### [EXERCISE BRIEF]
All of the data must be printed exactly; please include every line.

### [DATA PROVIDED]
----
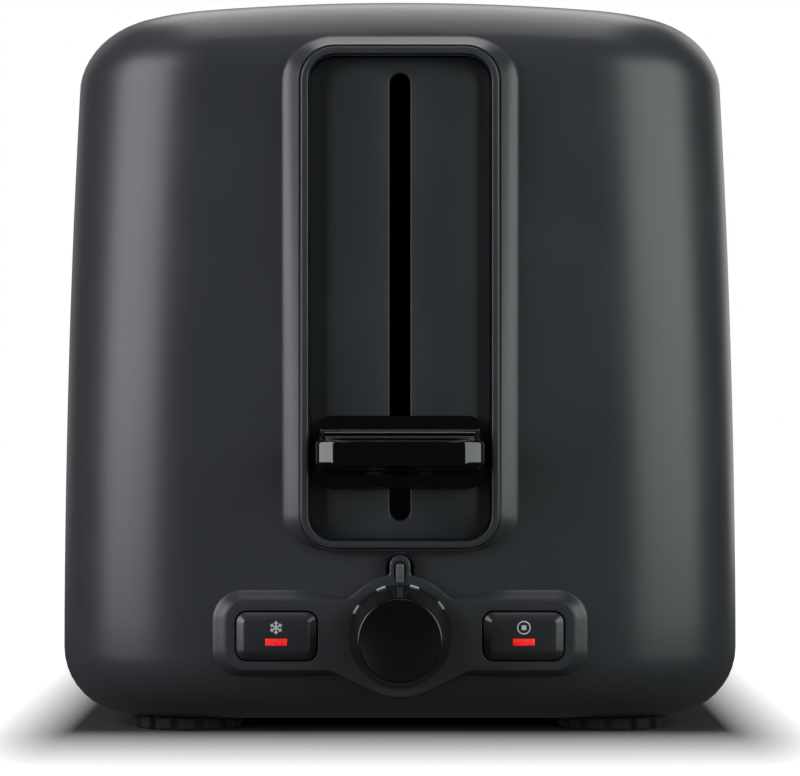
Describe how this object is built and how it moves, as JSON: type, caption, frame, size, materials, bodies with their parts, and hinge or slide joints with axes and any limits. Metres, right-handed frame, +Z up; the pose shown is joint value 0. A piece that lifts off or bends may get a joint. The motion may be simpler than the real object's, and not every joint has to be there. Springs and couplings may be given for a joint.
{
  "type": "pop-up toaster",
  "caption": "Matt anthracite two-slot pop-up toaster with a framed lever on its end, a browning dial and two lit buttons; the lever is latched down.",
  "frame": {"origin": "on the floor, under the middle of the whole toaster's bounding box, lever included", "axes": "+Z up; +Y along the toaster from the lever end to the rear; +X to the right of someone facing the lever end, across the slots"},
  "size_m": [0.185, 0.304, 0.197],
  "materials": {
    "body_plastic": "fine matt moulded texture, anthracite",
    "panel_plastic": "satin, anthracite",
    "gloss_black": "polished piano black",
    "button_plastic": "satin black",
    "black_plastic": "plain black",
    "black_rubber": "matt",
    "red_lens": "clear red light pipe, lit",
    "red_led": "red diffused epoxy",
    "aluminised_steel": "plain rolled sheet",
    "chromed_wire": "bright plated wire",
    "spring_steel": "drawn wire",
    "zinc_steel": "bright zinc plate",
    "mica": "pressed mica sheet",
    "nichrome": "oxidised ribbon",
    "copper": "enamelled winding wire and bare strip",
    "circuit_board": "green solder mask"
  },
  "bodies": {
    "toaster_body": {"base_plate": "black_plastic", "base_screw_front_left": "zinc_steel", "base_screw_front_right": "zinc_steel", "base_screw_rear_left": "zinc_steel", "base_screw_rear_right": "zinc_steel", "board_screw_left": "zinc_steel", "board_screw_right": "zinc_steel", "browning_pot": "black_plastic", "chassis_front": "aluminised_steel", "chassis_rear": "aluminised_steel", "contact_block": "black_plastic", "contact_leaf_left": "copper", "contact_leaf_right": "copper", "control_board": "circuit_board", "cord_gland": "black_rubber", "defrost_led": "red_led", "defrost_switch": "black_plastic", "foot_front_left": "black_rubber", "foot_front_right": "black_rubber", "foot_rear_left": "black_rubber", "foot_rear_right": "black_rubber", "guide_rod_left": "zinc_steel", "guide_rod_right": "zinc_steel", "heat_shield_left": "aluminised_steel", "heat_shield_right": "aluminised_steel", "heater_card_left_inner": "mica", "heater_card_left_outer": "mica", "heater_card_right_inner": "mica", "heater_card_right_outer": "mica", "heater_ribbon_left_inner": "nichrome", "heater_ribbon_left_outer": "nichrome", "heater_ribbon_right_inner": "nichrome", "heater_ribbon_right_outer": "nichrome", "housing": "body_plastic", "lever_panel": "panel_plastic", "magnet_coil": "copper", "magnet_yoke": "zinc_steel", "return_spring": "spring_steel", "slot_frame": "aluminised_steel", "stop_led": "red_led", "stop_switch": "black_plastic"},
    "carriage": {"carriage_bracket": "aluminised_steel", "latch_keeper": "zinc_steel", "lever_arm": "zinc_steel", "lever_knob": "gloss_black", "bread_support_left": "aluminised_steel", "bread_support_right": "aluminised_steel"},
    "defrost_key": {"defrost_button": "button_plastic", "defrost_lens": "red_lens"},
    "stop_key": {"stop_button": "button_plastic", "stop_lens": "red_lens"},
    "browning_control": {"browning_dial": "gloss_black", "browning_shaft": "zinc_steel"},
    "tray": {"crumb_tray": "aluminised_steel", "tray_handle": "body_plastic"},
    "guide_left_inner": {"bread_guide_left_inner": "chromed_wire"},
    "guide_left_outer": {"bread_guide_left_outer": "chromed_wire"},
    "guide_right_inner": {"bread_guide_right_inner": "chromed_wire"},
    "guide_right_outer": {"bread_guide_right_outer": "chromed_wire"}
  },
  "joints": [
    {"name": "carriage_slide", "type": "slide", "parent": "toaster_body", "child": "carriage", "axis": [0, 0, 1], "range_m": [0, 0.092], "deforming": ["return_spring"]},
    {"name": "defrost_press", "type": "slide", "parent": "toaster_body", "child": "defrost_key", "axis": [0, 1, 0], "range_m": [0, 0.0015], "stiffness_N_per_m": 800},
    {"name": "stop_press", "type": "slide", "parent": "toaster_body", "child": "stop_key", "axis": [0, 1, 0], "range_m": [0, 0.0015], "stiffness_N_per_m": 800},
    {"name": "browning_turn", "type": "hinge", "parent": "toaster_body", "child": "browning_control", "pos_m": [0, -0.131, 0.0269], "axis": [0, 1, 0], "range_deg": [-120, 120]},
    {"name": "crumb_tray_slide", "type": "slide", "parent": "toaster_body", "child": "tray", "axis": [0, 1, 0], "range_m": [0, 0.22]},
    {"name": "guide_slide_left_inner", "type": "slide", "parent": "toaster_body", "child": "guide_left_inner", "axis": [1, 0, 0], "range_m": [0, 0.0085]},
    {"name": "guide_slide_left_outer", "type": "slide", "parent": "toaster_body", "child": "guide_left_outer", "axis": [-1, 0, 0], "range_m": [0, 0.0085]},
    {"name": "guide_slide_right_inner", "type": "slide", "parent": "toaster_body", "child": "guide_right_inner", "axis": [-1, 0, 0], "range_m": [0, 0.0085]},
    {"name": "guide_slide_right_outer", "type": "slide", "parent": "toaster_body", "child": "guide_right_outer", "axis": [1, 0, 0], "range_m": [0, 0.0085]}
  ],
  "couplings": [
    {"joint": "guide_slide_left_inner", "follows": "carriage_slide", "ratio": 0.092},
    {"joint": "guide_slide_left_outer", "follows": "carriage_slide", "ratio": 0.092},
    {"joint": "guide_slide_right_inner", "follows": "carriage_slide", "ratio": 0.092},
    {"joint": "guide_slide_right_outer", "follows": "carriage_slide", "ratio": 0.092}
  ]
}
----
### [TASK RESULT]
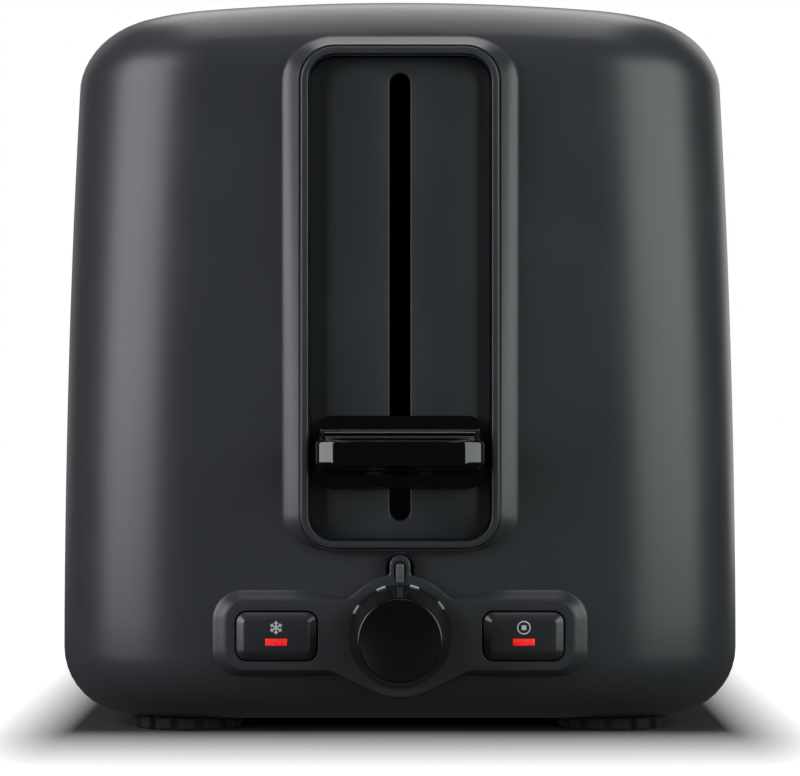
Describe how this object is built and how it moves, as JSON: type, caption, frame, size, materials, bodies with their parts, and hinge or slide joints with axes and any limits. Metres, right-handed frame, +Z up; the pose shown is joint value 0. A piece that lifts off or bends may get a joint. The motion may be simpler than the real object's, and not every joint has to be there. Springs and couplings may be given for a joint.
{
  "type": "pop-up toaster",
  "caption": "Matt anthracite two-slot pop-up toaster with a framed lever on its end, a browning dial and two lit buttons; the lever is latched down.",
  "frame": {"origin": "on the floor, under the middle of the whole toaster's bounding box, lever included", "axes": "+Z up; +Y along the toaster from the lever end to the rear; +X to the right of someone facing the lever end, across the slots"},
  "size_m": [0.185, 0.304, 0.197],
  "materials": {
    "body_plastic": "fine matt moulded texture, anthracite",
    "panel_plastic": "satin, anthracite",
    "gloss_black": "polished piano black",
    "button_plastic": "satin black",
    "black_plastic": "plain black",
    "black_rubber": "matt",
    "red_lens": "clear red light pipe, lit",
    "red_led": "red diffused epoxy",
    "aluminised_steel": "plain rolled sheet",
    "chromed_wire": "bright plated wire",
    "spring_steel": "drawn wire",
    "zinc_steel": "bright zinc plate",
    "mica": "pressed mica sheet",
    "nichrome": "oxidised ribbon",
    "copper": "enamelled winding wire and bare strip",
    "circuit_board": "green solder mask"
  },
  "bodies": {
    "toaster_body": {"base_plate": "black_plastic", "base_screw_front_left": "zinc_steel", "base_screw_front_right": "zinc_steel", "base_screw_rear_left": "zinc_steel", "base_screw_rear_right": "zinc_steel", "board_screw_left": "zinc_steel", "board_screw_right": "zinc_steel", "browning_pot": "black_plastic", "chassis_front": "aluminised_steel", "chassis_rear": "aluminised_steel", "contact_block": "black_plastic", "contact_leaf_left": "copper", "contact_leaf_right": "copper", "control_board": "circuit_board", "cord_gland": "black_rubber", "defrost_led": "red_led", "defrost_switch": "black_plastic", "foot_front_left": "black_rubber", "foot_front_right": "black_rubber", "foot_rear_left": "black_rubber", "foot_rear_right": "black_rubber", "guide_rod_left": "zinc_steel", "guide_rod_right": "zinc_steel", "heat_shield_left": "aluminised_steel", "heat_shield_right": "aluminised_steel", "heater_card_left_inner": "mica", "heater_card_left_outer": "mica", "heater_card_right_inner": "mica", "heater_card_right_outer": "mica", "heater_ribbon_left_inner": "nichrome", "heater_ribbon_left_outer": "nichrome", "heater_ribbon_right_inner": "nichrome", "heater_ribbon_right_outer": "nichrome", "housing": "body_plastic", "lever_panel": "panel_plastic", "magnet_coil": "copper", "magnet_yoke": "zinc_steel", "return_spring": "spring_steel", "slot_frame": "aluminised_steel", "stop_led": "red_led", "stop_switch": "black_plastic"},
    "carriage": {"carriage_bracket": "aluminised_steel", "latch_keeper": "zinc_steel", "lever_arm": "zinc_steel", "lever_knob": "gloss_black", "bread_support_left": "aluminised_steel", "bread_support_right": "aluminised_steel"},
    "defrost_key": {"defrost_button": "button_plastic", "defrost_lens": "red_lens"},
    "stop_key": {"stop_button": "button_plastic", "stop_lens": "red_lens"},
    "browning_control": {"browning_dial": "gloss_black", "browning_shaft": "zinc_steel"},
    "tray": {"crumb_tray": "aluminised_steel", "tray_handle": "body_plastic"},
    "guide_left_inner": {"bread_guide_left_inner": "chromed_wire"},
    "guide_left_outer": {"bread_guide_left_outer": "chromed_wire"},
    "guide_right_inner": {"bread_guide_right_inner": "chromed_wire"},
    "guide_right_outer": {"bread_guide_right_outer": "chromed_wire"}
  },
  "joints": [
    {"name": "carriage_slide", "type": "slide", "parent": "toaster_body", "child": "carriage", "axis": [0, 0, 1], "range_m": [0, 0.092], "deforming": ["return_spring"]},
    {"name": "defrost_press", "type": "slide", "parent": "toaster_body", "child": "defrost_key", "axis": [0, 1, 0], "range_m": [0, 0.0015], "stiffness_N_per_m": 800},
    {"name": "stop_press", "type": "slide", "parent": "toaster_body", "child": "stop_key", "axis": [0, 1, 0], "range_m": [0, 0.0015], "stiffness_N_per_m": 800},
    {"name": "browning_turn", "type": "hinge", "parent": "toaster_body", "child": "browning_control", "pos_m": [0, -0.131, 0.0269], "axis": [0, 1, 0], "range_deg": [-120, 120]},
    {"name": "crumb_tray_slide", "type": "slide", "parent": "toaster_body", "child": "tray", "axis": [0, 1, 0], "range_m": [0, 0.22]},
    {"name": "guide_slide_left_inner", "type": "slide", "parent": "toaster_body", "child": "guide_left_inner", "axis": [1, 0, 0], "range_m": [0, 0.0085]},
    {"name": "guide_slide_left_outer", "type": "slide", "parent": "toaster_body", "child": "guide_left_outer", "axis": [-1, 0, 0], "range_m": [0, 0.0085]},
    {"name": "guide_slide_right_inner", "type": "slide", "parent": "toaster_body", "child": "guide_right_inner", "axis": [-1, 0, 0], "range_m": [0, 0.0085]},
    {"name": "guide_slide_right_outer", "type": "slide", "parent": "toaster_body", "child": "guide_right_outer", "axis": [1, 0, 0], "range_m": [0, 0.0085]}
  ],
  "couplings": [
    {"joint": "guide_slide_left_inner", "follows": "carriage_slide", "ratio": 0.092},
    {"joint": "guide_slide_left_outer", "follows": "carriage_slide", "ratio": 0.092},
    {"joint": "guide_slide_right_inner", "follows": "carriage_slide", "ratio": 0.092},
    {"joint": "guide_slide_right_outer", "follows": "carriage_slide", "ratio": 0.092}
  ]
}